You may have been exposed to radiation released from Hanford if you lived in certain areas of Washington, Oregon or Idaho between 1944 and 1972. This does not mean that radiation harmed the health of everyone living in these areas. It does mean that you may be more at risk for health problems related to radiation than people who did not live in these areas.
The Hanford Nuclear Reservation in southeastern Washington state released radioactive material into the air, soil and Columbia River. Most of the radioactive material was released from 1944 to 1972. The area exposed extends across Eastern Washington, northeastern Oregon, and much of Idaho, into Montana and Canada, and through the Columbia River downstream from Hanford to Pacific coastal areas. As many as 2 million people were exposed.

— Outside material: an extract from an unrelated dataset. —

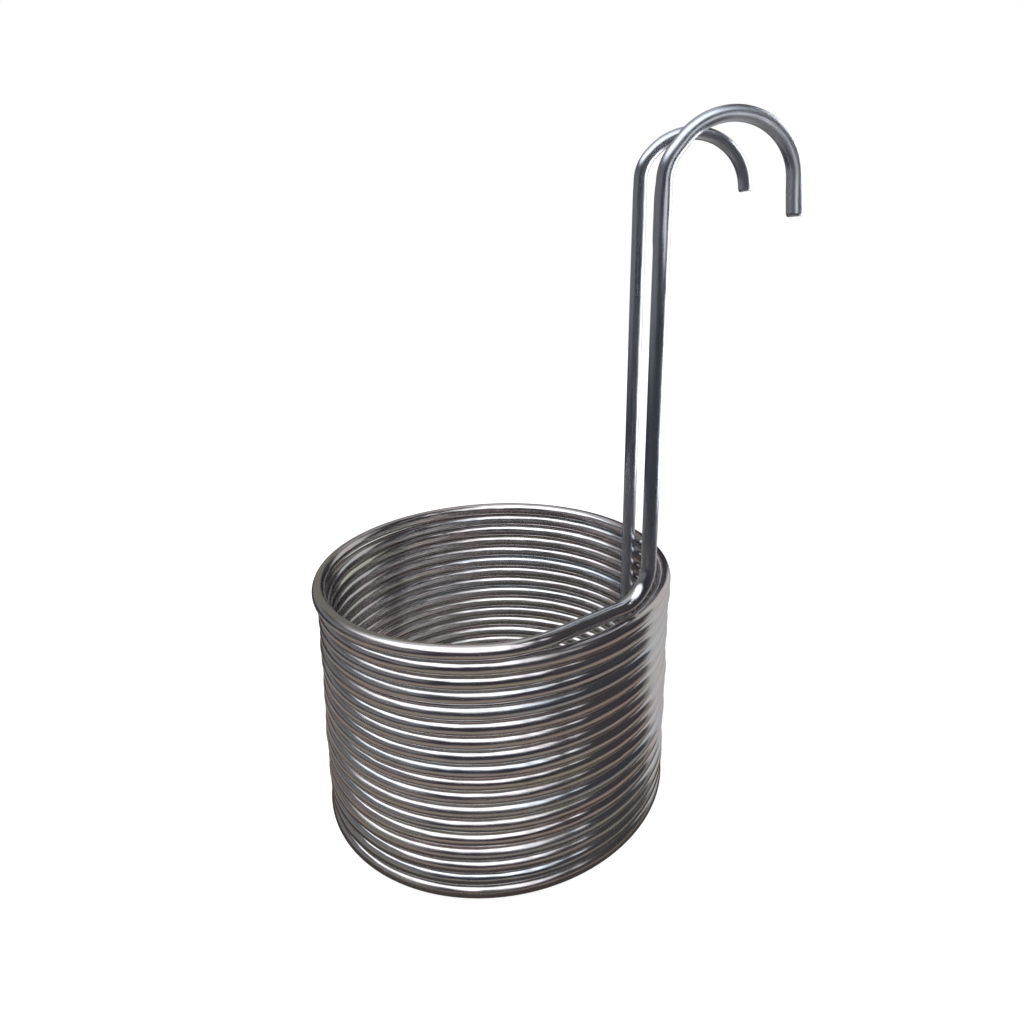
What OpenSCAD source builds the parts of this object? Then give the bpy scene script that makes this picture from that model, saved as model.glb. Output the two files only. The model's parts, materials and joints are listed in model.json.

With the spread of radioactive material through air and water, no exact borders for the emissions can be determined. This map shows counties that are part of the study for the Hanford Environmental Dose Reconstruction (HEDR) Project. HEDR has estimated the amount or "dose" of radiation that representative individuals who were in this area may have received. (HEDR is a separate project, not affiliated with the Hanford Health Information Network.)
According to HEDR, the main way people were exposed to radiation released to the air was through drinking contaminated milk.The map also includes counties along the Columbia River downstream from Hanford. People were exposed to radioactive material through use of the river or from consuming contaminated food from the river and adjacent Pacific coastal areas.